Saldırıdan sonra Picasso çizimlerine başladı ve 15 gün içerisinde Guernica’yı yarattı.
Picasso bu katliam için şu sözleri söylemişti:
“İspanya’nın mücadelesi, insanlara, özgürlüğe yapılan saldırıya karşıdır. Ressam olarak hayatım boyunca sürekli sanatın ölümüne karşı durmaya çalıştım. Benim gericilikle ve ölümle anlaşma içinde olduğumu kim bir an için bile olsa düşünebilir? Üzerinde çalıştığım ve Guernica ismini vereceğim resimde, ve son zamanlardaki tüm eserlerimde, İspanya’yı acı ve ölüm okyanusuna batıran askeri sınıfa duyduğum nefreti açıkça göstermekteyim…”
11 Temmuz 1937 yılında Guernica Paris Fuarı’nda, İspanya’nın temsil ettiği binanın giriş kısmında sergilendi.
Hitler’in Paris’i işgal ettiği dönem içerisinde Picasso, Guernica’yı çoğaltarak insanlara dağıttı.
Kucağında çocuğunu cansız bedenine sarılarak ağlayan bir anne:
Guernica Paris’ten sonra Amerika’ya gönderildi. Fakat Picasso faşist düzen bitmeden tablonun İspanya topraklarına girmesini istemedi.
Faşist düzen yıkıldı, Cumhuriyet kuruldu ve 1981 yılında Guernica topraklarına gönderildi. Fakat Picasso bunu göremeden hayata veda etmişti.
Guernica’ya hiç gitmemiş olan Picasso, yaşanılan acıların bencil bir fikir ile benimsenilmesinden ziyade kendi acımız gibi hissedilmesini resmetmişti.

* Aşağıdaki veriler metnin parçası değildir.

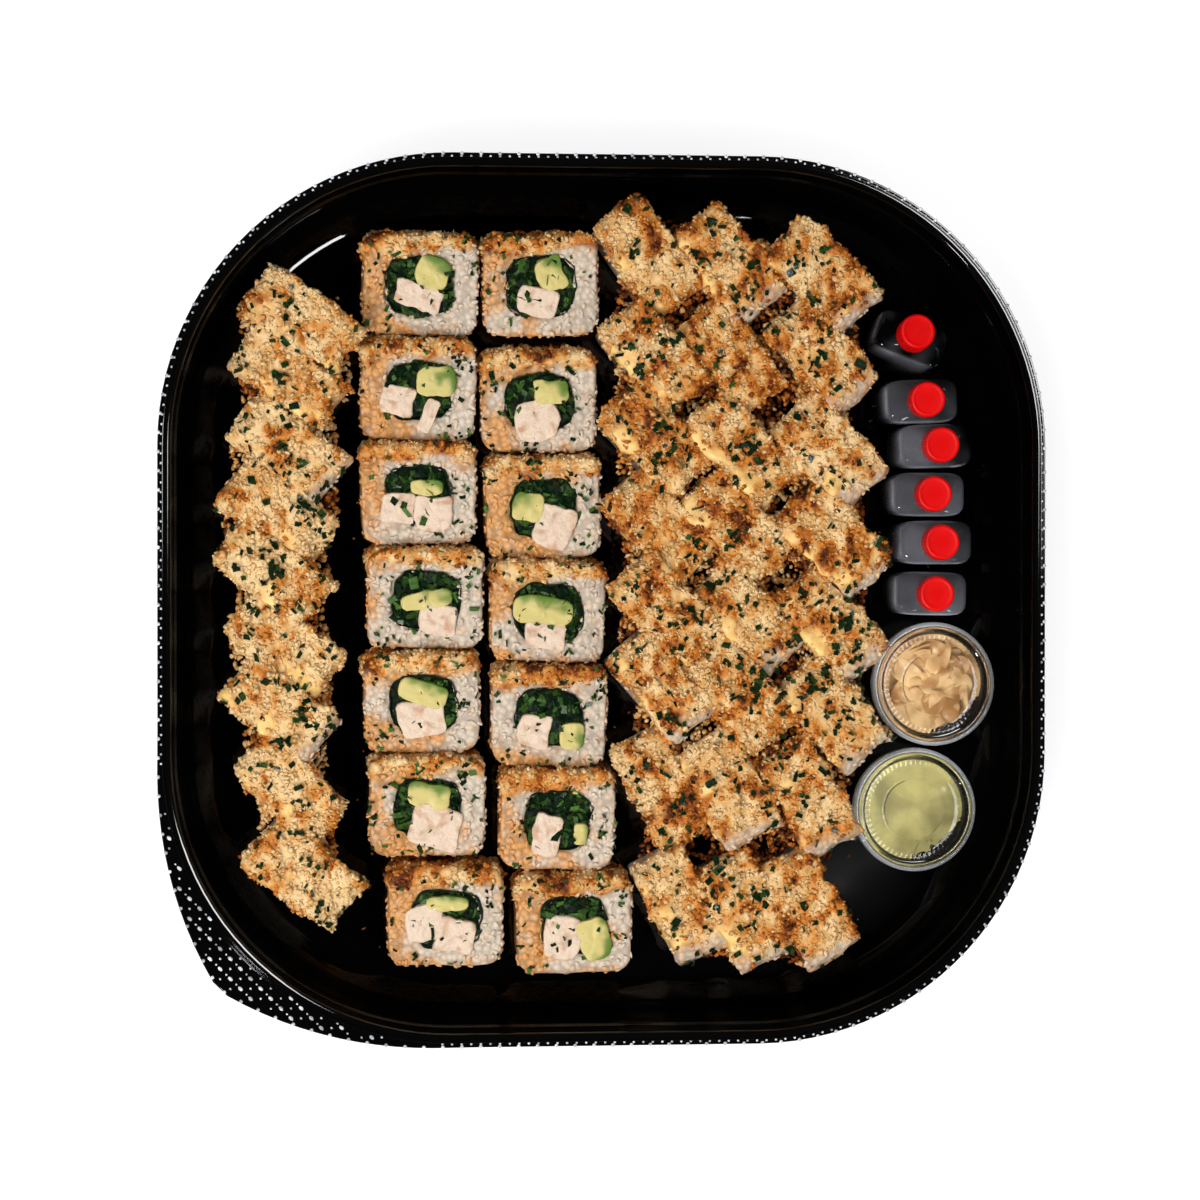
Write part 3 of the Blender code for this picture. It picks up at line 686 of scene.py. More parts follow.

Nazi Subayı, Guernica’ya baktı ve Picasso’ya, “Bunu siz mi yaptınız?” diye sorduğunda, Picasso; “Hayır, siz yaptınız.” diye yanıtladı.
Anti savaş ikonu olan “Guernica” günümüzdeki en önemli eserlerden biridir. Sanatın sadece görsel hazlar için değil, toplumsal olaylara bir bakış açısı olduğunun en büyük kanıtlarındandır Guernica. Renk yoksunluğu, yaşanılan acının resime yansıtılmasıdır. Bu katliam renklerle canlandırılamaz, acının en belirgin rengi gridir. Sanatın tek amacı insanlarda haz duygusu uyandırmak değil, farkındalık yaratmaktır da.